Unless you rip a lot of movies from DVD or Blu-ray discs, you’ll rarely move a single large file to a hard drive attached to your router. A more common task is to move batches of small files back and forth across your network. To evaluate each router’s performance in this scenario, I created a single folder containing 595MB of small files (subfolders containing music, graphics, photos, documents, spreadsheets, and so on).
As depicted by the chart below, the AC 1200 was much faster at copying lots of small files to an attached drive than at copying a single large file. But its performance on the former task still looks anemic when compared to that of the rest of the field: The router needed more than 6 minutes to write 595MB of small-file data to the drive.

The same criticism applies to its performance in retrieving a large number of small files from an attached hard drive, as indicated by the chart below.

Bottom line
Belkin’s AC 1200 DB wireless router is lighter on specs, features, and performance than the rest of the field. Its two-spatial-stream radios prevented it from finishing first in any tests, but it did surprise me by finishing second on two of my benchmarks (albeit while testing its 2.4GHz 802.11n performance). In fact it delivered better 2.4GHz 802.11n performance than several of the more sophisticated routers, thanks to its dogged insistence on maintaining channel bonding in that spectrum.

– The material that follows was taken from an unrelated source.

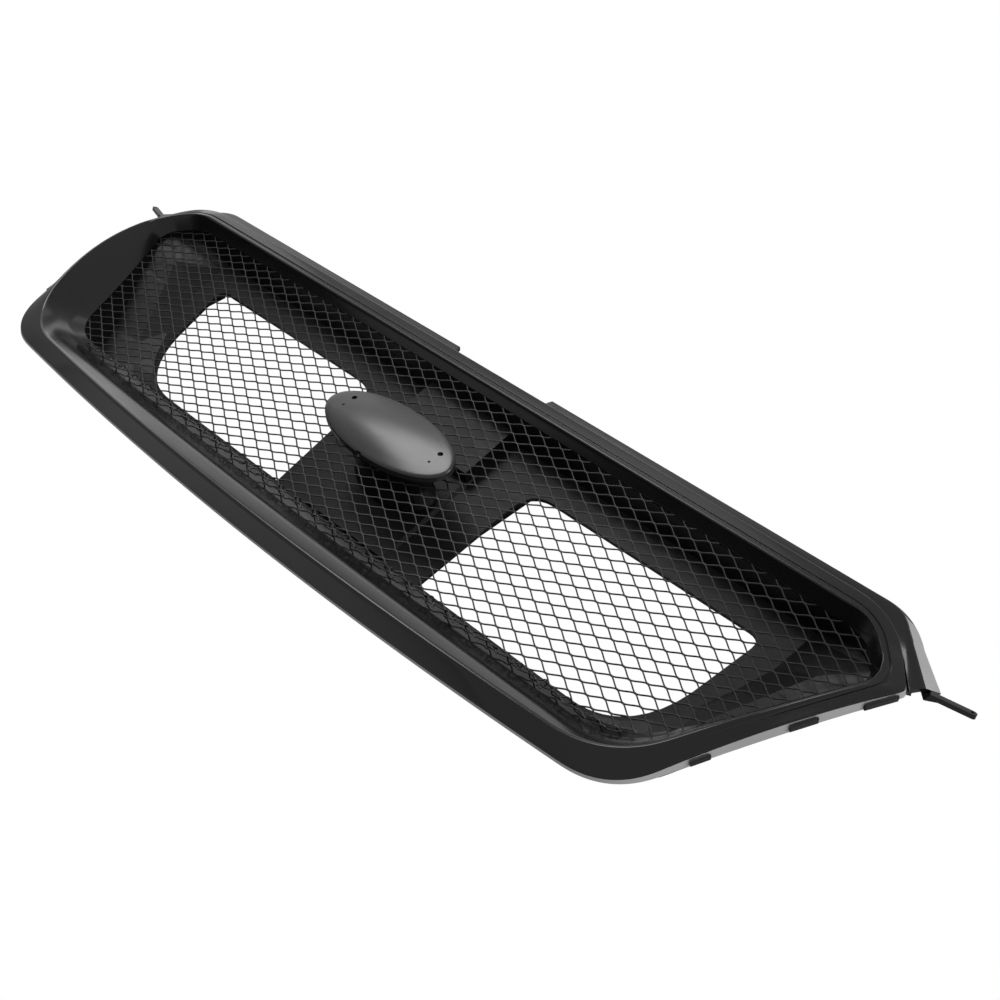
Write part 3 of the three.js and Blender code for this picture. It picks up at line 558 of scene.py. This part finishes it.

The value of having two USB ports?one for sharing a printer, and the other for sharing a USB hard drive over the network?is severely diminished by the router’s performance while hosting a storage device. With one exception, the AC 1200 DB was excruciatingly slow when reading and writing files over the network. This is clearly a checkbox item for Belkin, rather than an essential feature. Anyone with serious network storage needs would be well advised to buy a dedicated NAS box, but if you must rely on the less-expensive alternative of using router-hosted storage, you should avoid this particular router.